■ **Provided material**:
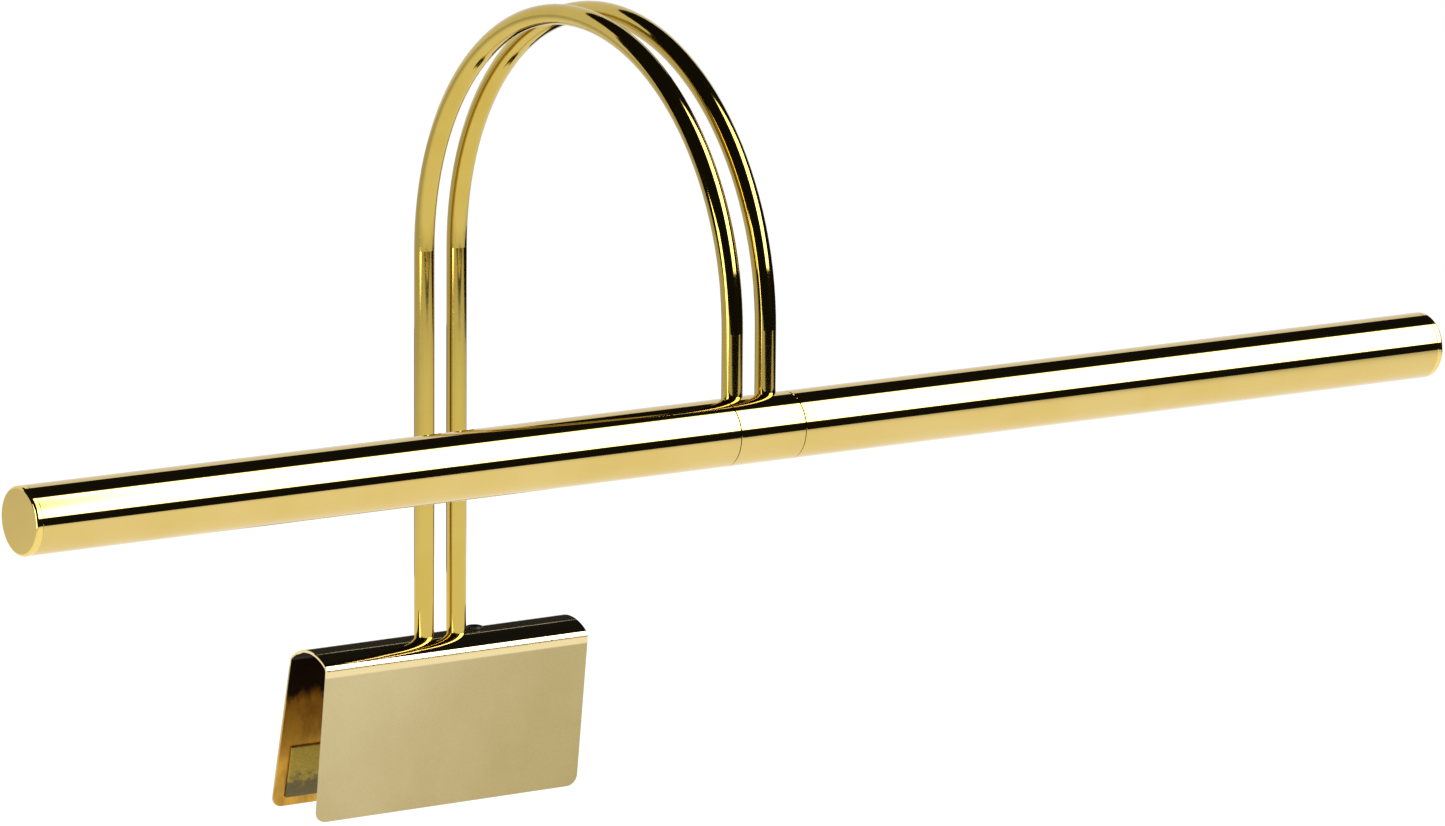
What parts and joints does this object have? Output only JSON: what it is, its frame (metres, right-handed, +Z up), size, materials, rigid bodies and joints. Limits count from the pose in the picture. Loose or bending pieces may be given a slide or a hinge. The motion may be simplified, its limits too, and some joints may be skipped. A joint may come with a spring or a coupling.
{
  "type": "clip-on picture and music-desk light",
  "caption": "Polished brass clip-on light: folded sheet clip, twin arched tube arms and a round bar whose two slotted shades turn on a fixed hub.",
  "frame": {"origin": "middle of the clip's seat, the flat face that rests on the top edge of the panel", "axes": "+X along the bar, +Y to the back away from the bar, +Z up"},
  "size_m": [0.635, 0.2558, 0.3303],
  "materials": {
    "polished_brass": "polished and lacquered",
    "hidden_brass": "as turned",
    "steel": "zinc plated",
    "spring_steel": "hardened and oiled",
    "felt": "pressed wool felt, olive gold",
    "phenolic": "moulded phenolic, dark brown",
    "bushing_plastic": "moulded, black",
    "porcelain": "glazed",
    "reflector_aluminium": "bright rolled",
    "lamp_glass": "clear",
    "insulator_glass": "black glass",
    "solder": "dull",
    "tungsten": "drawn",
    "nickel_wire": "drawn",
    "wire_insulation": "clear gold vinyl",
    "bronze_leaf": "rolled"
  },
  "bodies": {
    "stand": {"arm_left": "polished_brass", "arm_nuts": "hidden_brass", "arm_right": "polished_brass", "arm_set_screws": "steel", "centre_contact_left": "bronze_leaf", "centre_contact_right": "bronze_leaf", "clip_liner_front": "felt", "clip_liner_rear": "felt", "clip_saddle": "polished_brass", "cord_bushing": "bushing_plastic", "cover_screws": "steel", "hub_core": "hidden_brass", "hub_sleeve": "polished_brass", "junction_block": "phenolic", "junction_cover": "phenolic", "lamp_base_left": "hidden_brass", "lamp_base_right": "hidden_brass", "lamp_contact_left": "solder", "lamp_contact_right": "solder", "lamp_filament_left": "tungsten", "lamp_filament_right": "tungsten", "lamp_glass_left": "lamp_glass", "lamp_glass_right": "lamp_glass", "lamp_insulator_left": "insulator_glass", "lamp_insulator_right": "insulator_glass", "lamp_stem_left": "lamp_glass", "lamp_stem_right": "lamp_glass", "lamp_supports_left": "nickel_wire", "lamp_supports_right": "nickel_wire", "lampholder_left": "porcelain", "lampholder_right": "porcelain", "lead_pair_left": "wire_insulation", "lead_pair_right": "wire_insulation", "retaining_ring_left": "spring_steel", "retaining_ring_right": "spring_steel", "screw_shell_left": "bronze_leaf", "screw_shell_right": "bronze_leaf", "seat_pad": "felt", "spring_washer_left": "spring_steel", "spring_washer_right": "spring_steel", "stop_pin_left": "steel", "stop_pin_right": "steel", "terminal_block": "phenolic", "terminal_screws": "steel"},
    "left_shade": {"shade_tube_left": "polished_brass", "shade_collar_left": "hidden_brass", "reflector_left": "reflector_aluminium", "end_cap_left": "polished_brass"},
    "right_shade": {"shade_tube_right": "polished_brass", "shade_collar_right": "hidden_brass", "reflector_right": "reflector_aluminium", "end_cap_right": "polished_brass"}
  },
  "joints": [
    {"name": "left_shade_turn", "type": "hinge", "parent": "stand", "child": "left_shade", "pos_m": [0, -0.215, 0.138], "axis": [1, 0, 0], "range_deg": [-60, 45]},
    {"name": "right_shade_turn", "type": "hinge", "parent": "stand", "child": "right_shade", "pos_m": [0, -0.215, 0.138], "axis": [1, 0, 0], "range_deg": [-60, 45]}
  ]
}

■ **What is being asked**: Copy out the data shown above without altering anything.

■ **Answer to the task**:
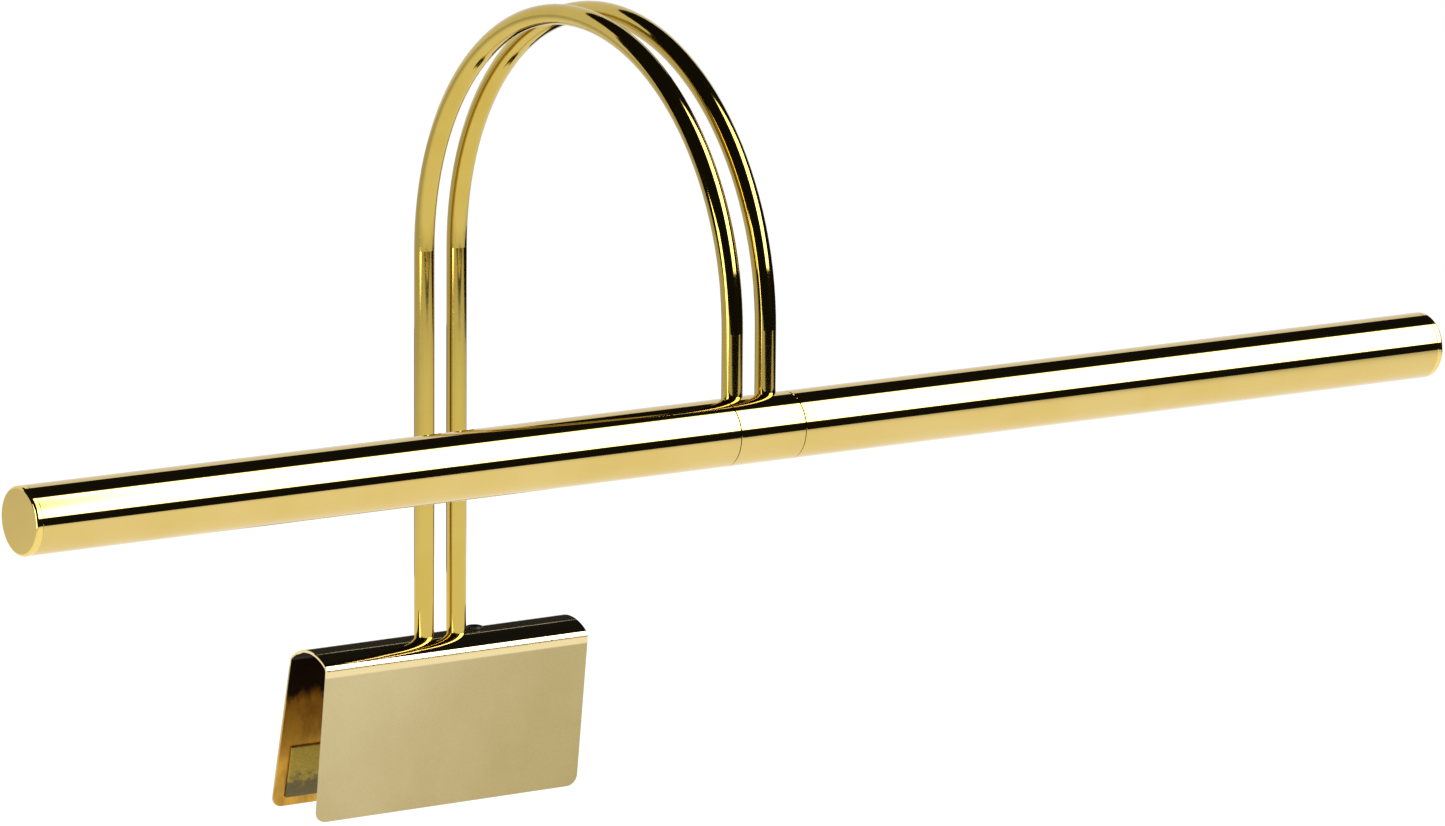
What parts and joints does this object have? Output only JSON: what it is, its frame (metres, right-handed, +Z up), size, materials, rigid bodies and joints. Limits count from the pose in the picture. Loose or bending pieces may be given a slide or a hinge. The motion may be simplified, its limits too, and some joints may be skipped. A joint may come with a spring or a coupling.
{
  "type": "clip-on picture and music-desk light",
  "caption": "Polished brass clip-on light: folded sheet clip, twin arched tube arms and a round bar whose two slotted shades turn on a fixed hub.",
  "frame": {"origin": "middle of the clip's seat, the flat face that rests on the top edge of the panel", "axes": "+X along the bar, +Y to the back away from the bar, +Z up"},
  "size_m": [0.635, 0.2558, 0.3303],
  "materials": {
    "polished_brass": "polished and lacquered",
    "hidden_brass": "as turned",
    "steel": "zinc plated",
    "spring_steel": "hardened and oiled",
    "felt": "pressed wool felt, olive gold",
    "phenolic": "moulded phenolic, dark brown",
    "bushing_plastic": "moulded, black",
    "porcelain": "glazed",
    "reflector_aluminium": "bright rolled",
    "lamp_glass": "clear",
    "insulator_glass": "black glass",
    "solder": "dull",
    "tungsten": "drawn",
    "nickel_wire": "drawn",
    "wire_insulation": "clear gold vinyl",
    "bronze_leaf": "rolled"
  },
  "bodies": {
    "stand": {"arm_left": "polished_brass", "arm_nuts": "hidden_brass", "arm_right": "polished_brass", "arm_set_screws": "steel", "centre_contact_left": "bronze_leaf", "centre_contact_right": "bronze_leaf", "clip_liner_front": "felt", "clip_liner_rear": "felt", "clip_saddle": "polished_brass", "cord_bushing": "bushing_plastic", "cover_screws": "steel", "hub_core": "hidden_brass", "hub_sleeve": "polished_brass", "junction_block": "phenolic", "junction_cover": "phenolic", "lamp_base_left": "hidden_brass", "lamp_base_right": "hidden_brass", "lamp_contact_left": "solder", "lamp_contact_right": "solder", "lamp_filament_left": "tungsten", "lamp_filament_right": "tungsten", "lamp_glass_left": "lamp_glass", "lamp_glass_right": "lamp_glass", "lamp_insulator_left": "insulator_glass", "lamp_insulator_right": "insulator_glass", "lamp_stem_left": "lamp_glass", "lamp_stem_right": "lamp_glass", "lamp_supports_left": "nickel_wire", "lamp_supports_right": "nickel_wire", "lampholder_left": "porcelain", "lampholder_right": "porcelain", "lead_pair_left": "wire_insulation", "lead_pair_right": "wire_insulation", "retaining_ring_left": "spring_steel", "retaining_ring_right": "spring_steel", "screw_shell_left": "bronze_leaf", "screw_shell_right": "bronze_leaf", "seat_pad": "felt", "spring_washer_left": "spring_steel", "spring_washer_right": "spring_steel", "stop_pin_left": "steel", "stop_pin_right": "steel", "terminal_block": "phenolic", "terminal_screws": "steel"},
    "left_shade": {"shade_tube_left": "polished_brass", "shade_collar_left": "hidden_brass", "reflector_left": "reflector_aluminium", "end_cap_left": "polished_brass"},
    "right_shade": {"shade_tube_right": "polished_brass", "shade_collar_right": "hidden_brass", "reflector_right": "reflector_aluminium", "end_cap_right": "polished_brass"}
  },
  "joints": [
    {"name": "left_shade_turn", "type": "hinge", "parent": "stand", "child": "left_shade", "pos_m": [0, -0.215, 0.138], "axis": [1, 0, 0], "range_deg": [-60, 45]},
    {"name": "right_shade_turn", "type": "hinge", "parent": "stand", "child": "right_shade", "pos_m": [0, -0.215, 0.138], "axis": [1, 0, 0], "range_deg": [-60, 45]}
  ]
}